§ **EXERCISE PROMPT**: Print exactly what the entries say, line by line, from the first line down to the one with "lies at each", inclusive.

# Start of TASK DATA

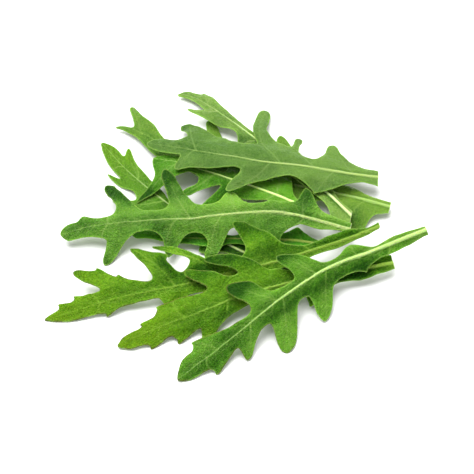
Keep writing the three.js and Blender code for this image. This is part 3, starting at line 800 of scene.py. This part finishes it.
class Section:
    """What lies at each vertex of a leaf: midrib, stalk, blade and veins."""

    def __init__(self, sheet, plan, seed):
        half = np.maximum(plan.half, STALK_HALF_LEAST)
        self.rib_half = RIB_HALF[1] + (RIB_HALF[0] - RIB_HALF[1]) * (1 - plan.share) ** RIB_NARROWS
        self.rib_round = np.sqrt(np.clip(1 - (plan.away / self.rib_half / RIB_FOOT) ** 2, 0, 1))
        self.stalk = 1 - ease(*STALK_HALF, plan.half)
        self.stalk_round = self.stalk * np.sqrt(np.clip(1 - (plan.away / half) ** 2, 0, 1))
        self.blade = ease(0.0, BLADE_STARTS, plan.away - self.rib_half) * (1 - self.stalk)
        self.vein, clear = vein_marks(sheet, draw_veins(sheet, plan, seed))
        self.clear = np.minimum(clear, np.maximum(0.0, plan.away - self.rib_half))


def wave(sheet, away, size, seed):
    """A rolling wave over the blade that grows with the distance from the midrib."""
    rolling = rolling_noise(sheet.flat, size["length"], seed * size["seed"])
    return 2 * size["height"] * rolling * ease(size["starts"], size["full"], away)


def fold_depth(plan, leaf):
    """How far each side folds down beside the midrib, less towards the tip."""
    return plan.by_side(leaf["fold"]) * (1 - FOLD["lost_at_tip"] * plan.share)


def roll_blade(sheet, plan, section, leaf, seed):
    """The rise and drop that a blade would have if nothing were in its way."""
    away = plan.away
    waves = wave(sheet, away, LONG_WAVE, seed) + wave(sheet, away, SHORT_WAVE, seed)
    reach = away / SHOULDER["away"]
    waves += SHOULDER["height"] * reach * np.exp(1 - reach) * section.blade
    waves -= EDGE_DROP["height"] * np.exp(-plan.inward / EDGE_DROP["within"]) * section.blade
    waves -= fold_depth(plan, leaf) * (1 - np.exp(-away / FOLD["reach"]))
    lifted = np.clip((away - LIFT["starts"]) / LIFT["reach"], 0, LIFT["most"])
    waves += plan.by_side(leaf["lift"]) * lifted
    return waves * leaf["waves"]


def cell_relief(sheet, size, seed):
    """Small rounded cells, 0 in the creases between them and 1 on top."""
    out = []
    for x, y in sheet.flat:
        near = noise.voronoi(Vector((x / size, y / size, seed)))[0]
        out.append(near[1] - near[0])
    return ease(0.0, CELL["top"], np.array(out))


def make_pillows(sheet, section, leaf, seed):
    """How far each vertex is up between the veins, from 0 to 1, with the small cells on top."""
    pillow = (1 - np.exp(-(section.clear / PUCKER["reach"]) ** 2)) * (1 - CELL["share"])
    cells = cell_relief(sheet, leaf["cell"], seed * CELL["seed"])
    return pillow + cells * CELL["share"] * ease(*CELL["fade"], section.clear)


def pucker_blade(plan, section, leaf, pillow):
    """The small heights of the blade: puckers, sunken veins and the grooves by the midrib."""
    pucker = leaf["pucker"] * (pillow - 0.5) * section.blade
    pucker *= ease(0.0, PUCKER["from_edge"], plan.inward)
    pucker -= VEIN_SINK * section.vein * section.blade
    off_groove = (plan.away - GROOVE["away"] * section.rib_half) / section.rib_half
    return pucker - GROOVE["depth"] * np.exp(-off_groove ** 2) * (1 - section.stalk)


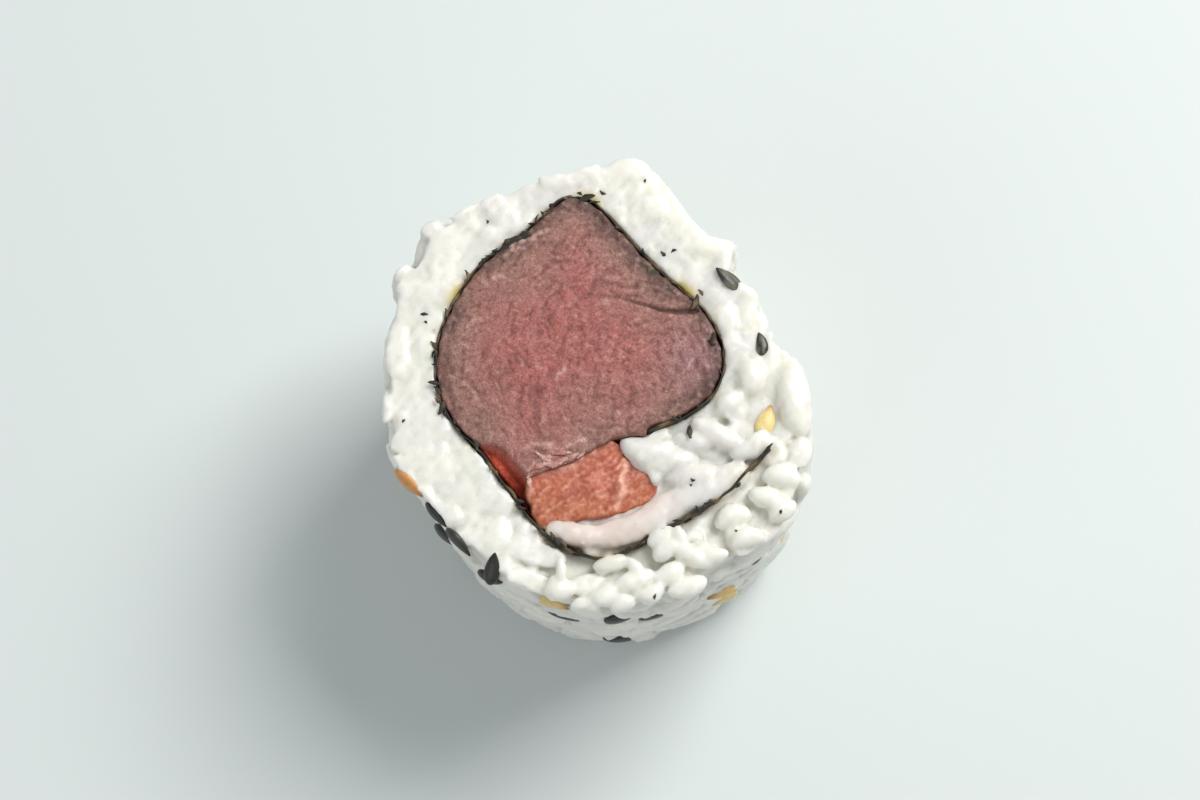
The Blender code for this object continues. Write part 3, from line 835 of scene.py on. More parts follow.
def close_pairs(balls, owner, reach):
    """Pairs of balls of different grains that lie within reach of each other."""
    buckets = {}
    for index, cell in enumerate(map(tuple, np.floor(balls / reach).astype(int))):
        buckets.setdefault(cell, []).append(index)
    near = [(i, j, k) for i in (-1, 0, 1) for j in (-1, 0, 1) for k in (-1, 0, 1)]
    first, second = [], []
    for cell, members in buckets.items():
        cells = [(cell[0] + i, cell[1] + j, cell[2] + k) for i, j, k in near]
        others = [other for near_cell in cells for other in buckets.get(near_cell, ())]
        first.append(np.repeat(members, len(others)))
        second.append(np.tile(others, len(members)))
    first, second = np.concatenate(first), np.concatenate(second)
    kept = (first < second) & (owner[first] != owner[second])
    first, second = first[kept], second[kept]
    kept = ((balls[first] - balls[second]) ** 2).sum(axis=1) < reach * reach
    return first[kept], second[kept]


def settled_grains(section):
    """Grains, each as three balls in a row, pushed apart until they lie close together.

    Returns their middles, directions, half spans and radii, in the upper face's section.
    """
    draw = np.random.default_rng(START_DRAW)
    reach = max(OUTLINE_RADII)
    low, high = (-reach, -reach, 0), (reach, reach, HEIGHT)
    starts = draw.uniform(low, high, (GRAIN_COUNT * START_TRIES, 3))
    room = np.minimum(section.depth("outline", starts)[0], section.depth("hole", starts)[0])
    middles = starts[room > START_ROOM * GRAIN_RADIUS][:GRAIN_COUNT]
    count = len(middles)
    ways = unit(draw.normal(size=(count, 3)))
    spans = GRAIN_HALF_SPAN * draw.uniform(*SPAN_SPREAD, count)
    radii = GRAIN_RADIUS * draw.uniform(*RADIUS_SPREAD, count)
    owner = np.repeat(np.arange(count), 3)
    ball_radii = radii[owner]
    shares = np.tile([-1.0, 0.0, 1.0], count)
    for step in range(SETTLE_STEPS):
        balls = middles[owner] + ways[owner] * (shares * spans[owner])[:, None]
        if step % NEIGHBOUR_STEPS == 0:
            first, second = close_pairs(balls, owner, 3 * GRAIN_RADIUS)
        gap = balls[first] - balls[second]
        far = lengths(gap)
        lack = np.maximum(0, (ball_radii[first] + ball_radii[second]) * PRESS - far)
        move = gap * (PART_SHARE * lack / np.maximum(1e-6, far))[:, None]
        push = summed(first, move, len(balls)) - summed(second, move, len(balls))
        for wall in ("outline", "hole"):
            depth, away = section.depth(wall, balls)
            push[:, :2] += away * np.maximum(0, ball_radii * (1 - WALL_PRESS) - depth)[:, None]
        push[:, 2] += np.maximum(0, CUT_DEPTH - balls[:, 2])
        push[:, 2] -= np.maximum(0, balls[:, 2] - HEIGHT + CUT_DEPTH)
        middles += summed(owner, push, count) / 3
        ways += summed(owner, push * shares[:, None], count) / (2 * spans)[:, None]
        depth, away = section.depth("outline", middles)
        outward = (ways[:, :2] * away).sum(axis=1) * (depth < WALL_TURN_DEPTH)
        ways[:, :2] -= WALL_TURN * outward[:, None] * away
        ways = unit(ways)
    return middles, ways, spans, radii


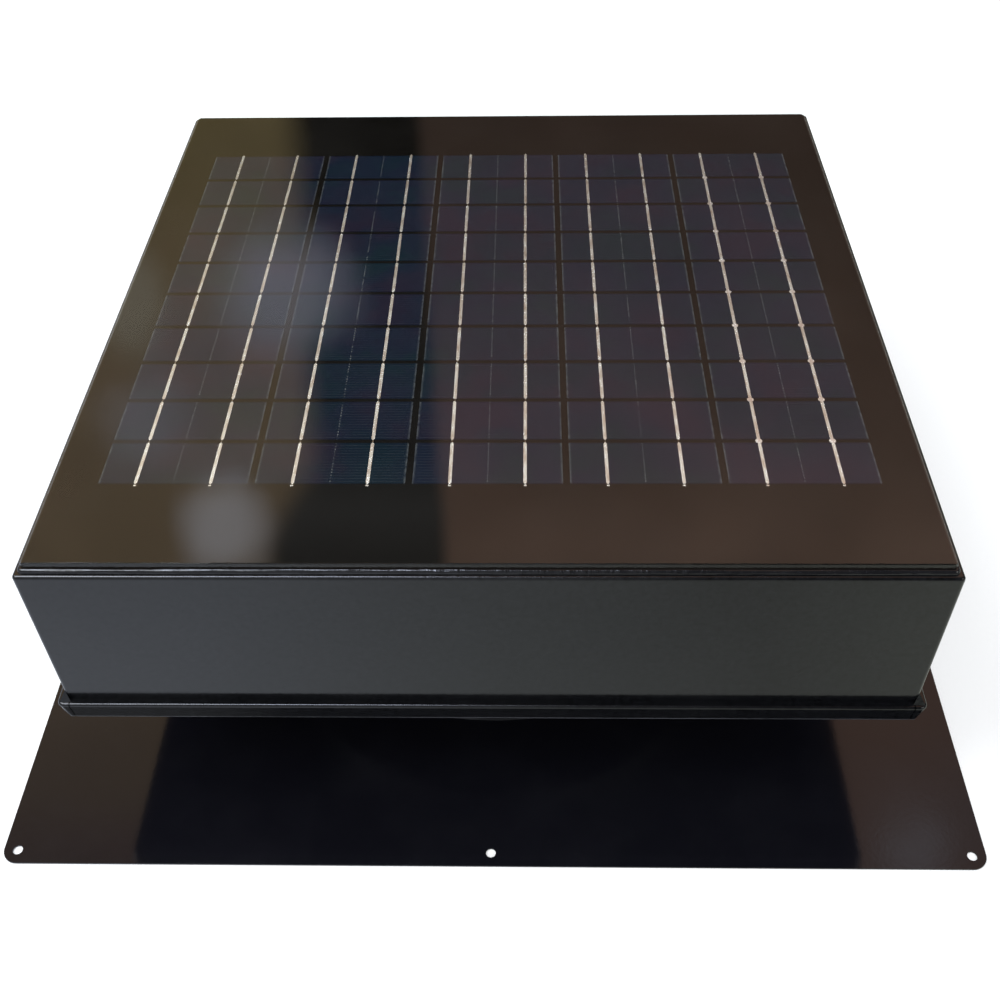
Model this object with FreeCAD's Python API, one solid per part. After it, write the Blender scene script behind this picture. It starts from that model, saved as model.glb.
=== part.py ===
"""Solar attic fan: a square roof ventilator with a solar panel on its hood and a brushless fan in its throat.

Units are millimetres. The origin is the centre of the flashing's underside, on the roof plane.
+Z points up out of the roof, +X to the right and +Y towards the rear.
"""

import FreeCAD, Part
import math
import os

V = FreeCAD.Vector
UP = V(0, 0, 1)
ORIGIN = V(0, 0, 0)

# ---- driving dimensions -------------------------------------------------------------------
SHEET = 1.0                       # coated steel sheet of the hood, collar and flashing
TOUCH = 0.02                      # assembly clearance between pieces that fit round each other

FLASHING_SIDE = 559.0
FLASHING_CORNER_R = 9.0
ROOF_HOLE_R = 2.8                 # roofing screw holes in the flashing
ROOF_HOLE_EDGE = 8.0              # hole centre to flashing edge

HOOD_SIDE = 460.0
HOOD_GAP = 90.0                   # flashing top to the hood's lower flange
HOOD_WALL = 99.5                  # height of the hood's walls
HOOD_CORNER_R = 2.5
HOOD_BEND_R = 1.8                 # outside radius of the folds
FLANGE_OUT = 4.7                  # the lower flange stands out this far from the wall
LIP_DROP = 13.0                   # the flange's edge turns down this far
LIP_LEAN = 2.0                    # and in again by this much at its foot
FLANGE_CORNER_R = 4.0

THROAT_R = 162.0                  # inside radius of the throat
THROAT_FOOT_R = 180.7
THROAT_BEAD_R = 2.2
THROAT_BEAD_Z = 107.5

PANEL_INSET = 4.2                 # the laminate stops this far inside the hood's edge
GLASS_T = 3.2
ENCAPSULANT_T = 0.8
BACKSHEET_T = 0.4
TAPE_T = 1.5
CELL_COLUMNS = 5
CELL_ROWS = 10
CELL_W = 78.0                     # half of a 156 mm cell
CELL_D = 31.8
CELL_T = 0.2
COLUMN_PITCH = 81.6
ROW_PITCH = 33.8
RIBBON_W = 2.0
RIBBON_T = 0.2
RIBBON_OFFSET = 19.5              # each column's two ribbons lie this far from its centre
RIBBON_END = 1.4                  # ribbons run this far past the outer cells
LINK_OUT = 6.0                    # the columns' links lie this far beyond the ribbons' ends
LINK_W = 5.0
LINK_T = 0.3
PANEL_CORNER_R = 2.0
GLASS_SEAM = 0.5                  # chamfer ground along the glass's edge
TAPE_W = 14.0
BEAD_OUT = 1.9                    # width and height of the sealant bead
BEAD_H = 2.2

BRACKET_Z = 22.0                  # underside of the motor bracket
BRACKET_T = 2.0
ARM_W = 26.0
ARM_COUNT = 4
ARM_START = 45.0                  # degrees from +X to the first arm
TAB_HEIGHT = 22.0

BASE_CAP_T = 10.0
CAN_LENGTH = 33.0
TOP_CAP_T = 9.0
CAN_R = 45.0
CAN_WALL = 2.0
EAR_R = 5.5
EAR_CIRCLE_R = 49.5
SHAFT_R = 4.0

BOLT_R = 2.5                      # M5 bolts hold the hood, the bracket and the motor
BOLT_FLATS = 8.0
BOLT_HEAD_T = 3.6
BOLT_NUT_T = 4.0
BOLT_CLEARANCE = 0.25
SMALL_SCREW_HOLE_R = 1.5          # M3 screws of the thermal switch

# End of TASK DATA

§ **SOLUTION TO THIS EXERCISE**:
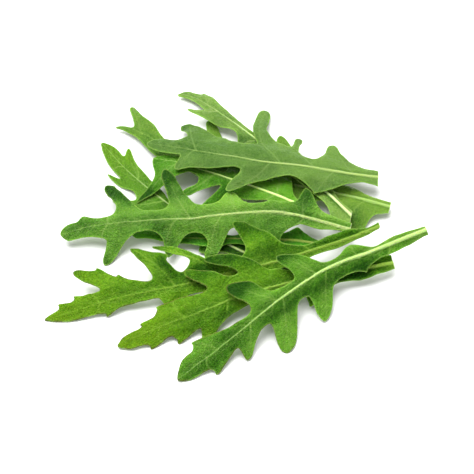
Keep writing the three.js and Blender code for this image. This is part 3, starting at line 800 of scene.py. This part finishes it.
class Section:
    """What lies at each vertex of a leaf: midrib, stalk, blade and veins."""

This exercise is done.